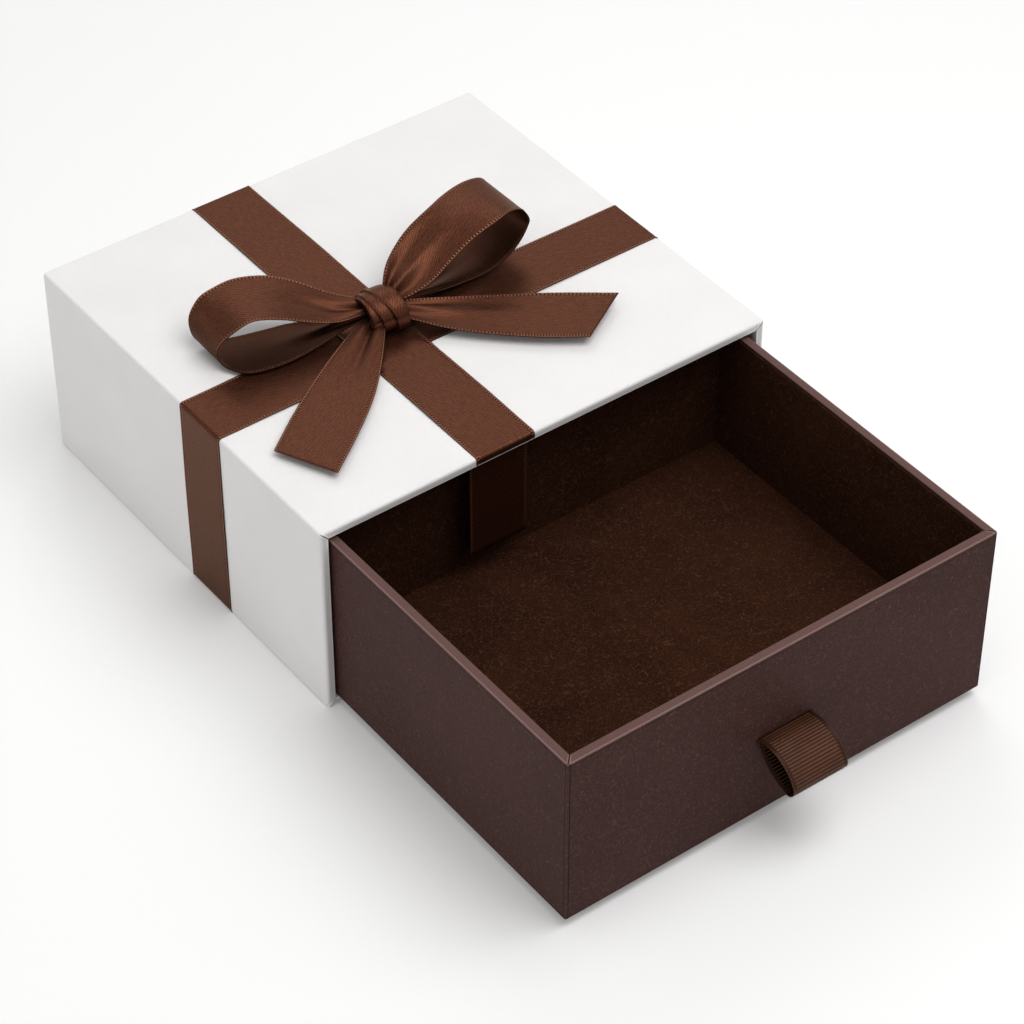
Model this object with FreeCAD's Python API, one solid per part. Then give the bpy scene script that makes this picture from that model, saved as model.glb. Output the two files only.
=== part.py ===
import FreeCAD, Part
import math
import os

Vector = FreeCAD.Vector

# Sliding drawer gift box: a paper-wrapped greyboard sleeve, a tray that slides in it on its
# own base, a ribbon tied round the sleeve with a bow, and a ribbon loop to pull the tray by.
# X runs across the mouth, Y from the mouth to the back, Z up.  All sizes in millimetres.
# The origin is on the table, under the middle of the whole box with its drawer pulled out.

# ------------------------------------------------------------------ driving dimensions
# Sleeve
sleeve_width = 356.0          # outside, across the mouth
sleeve_height = 150.0         # outside
sleeve_depth = 330.0          # outside, mouth to back
sleeve_board = 5.0            # greyboard
sleeve_radius = 2.0           # rounding that the wrap gives every outer edge
sleeve_turn_in = 18.0         # how far the wrap folds into the mouth

# Paper
paper = 0.5                   # wrap and lining paper with its glue

# Drawer
drawer_depth = 269.0          # outside, front to back
drawer_board = 5.1            # greyboard
drawer_radius = 1.6           # rounding of the wrapped edges and rim
drawer_turn_in = 18.0         # how far the wrap folds down inside the rim
drawer_open = 240.0           # how far the front stands out of the mouth as drawn
side_clearance = 3.75         # drawer to sleeve on each side when it runs in the middle
side_shift = 1.75             # how far it sits to the left of the middle
top_clearance = 3.5           # drawer rim to sleeve ceiling
base_clearance = 0.3          # drawer base to sleeve floor

# Drawer lining and raised floor
suede_card = 1.0              # suede paper on thin card, on the four walls
suede_drop = 2.0              # wall lining starts this far below the rim
platform_height = 28.0        # raised floor above the drawer's base
platform_board = 2.0          # folded board under the suede
platform_suede = 0.7          # suede sheet on the raised floor
platform_gap = 0.3            # raised floor to wall lining
platform_radius = 0.6         # folded edges of the raised floor

# Stop behind the drawer
stop_board = 2.5              # folded board
stop_height = 100.0
stop_side_gap = 1.0           # stop to the sleeve's side walls
stop_clearance = 0.5          # drawer back to stop when closed
stop_radius = 0.8

# Ribbon tied round the sleeve
ribbon_width = 46.0
ribbon_thickness = 0.5
lengthwise_centre = -35.5     # X of the band that runs mouth to back
crosswise_centre = 136.0      # the other band's middle, back from the mouth
crosswise_tuck = 35.0         # how far the crosswise ends fold under the base
band_ramp = 4.0               # run in which one band climbs over the other
base_end = 8.0                # lengthwise band ends this far behind the mouth, underneath
tail_clearance = 0.5          # hanging end to the closed drawer front
tail_drop = 82.5              # hanging end below the lip
tail_bend = 1.0               # bend where the end turns down from the lip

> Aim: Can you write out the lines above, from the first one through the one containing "paper = 0.5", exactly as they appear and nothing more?

> Answer to the task:
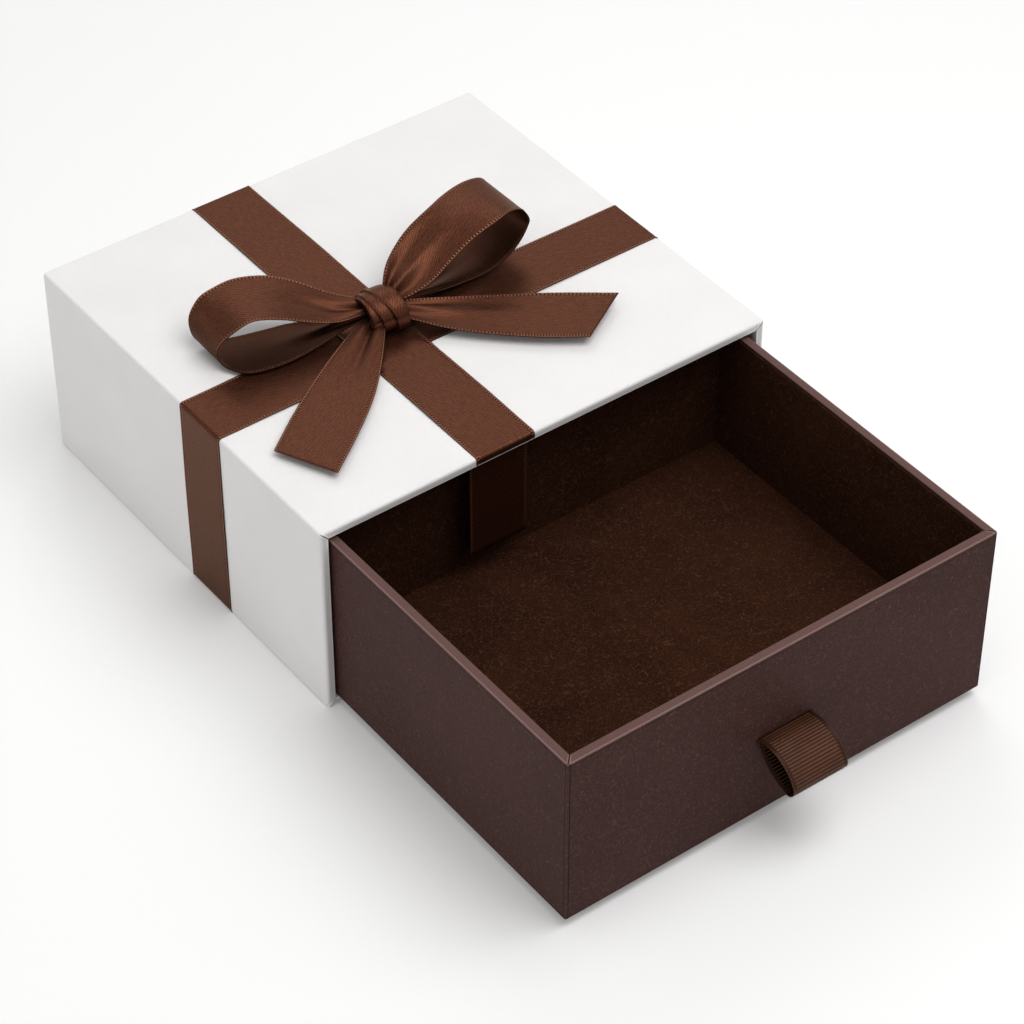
Model this object with FreeCAD's Python API, one solid per part. Then give the bpy scene script that makes this picture from that model, saved as model.glb. Output the two files only.
=== part.py ===
import FreeCAD, Part
import math
import os

Vector = FreeCAD.Vector

# Sliding drawer gift box: a paper-wrapped greyboard sleeve, a tray that slides in it on its
# own base, a ribbon tied round the sleeve with a bow, and a ribbon loop to pull the tray by.
# X runs across the mouth, Y from the mouth to the back, Z up.  All sizes in millimetres.
# The origin is on the table, under the middle of the whole box with its drawer pulled out.

# ------------------------------------------------------------------ driving dimensions
# Sleeve
sleeve_width = 356.0          # outside, across the mouth
sleeve_height = 150.0         # outside
sleeve_depth = 330.0          # outside, mouth to back
sleeve_board = 5.0            # greyboard
sleeve_radius = 2.0           # rounding that the wrap gives every outer edge
sleeve_turn_in = 18.0         # how far the wrap folds into the mouth

# Paper
paper = 0.5                   # wrap and lining paper with its glue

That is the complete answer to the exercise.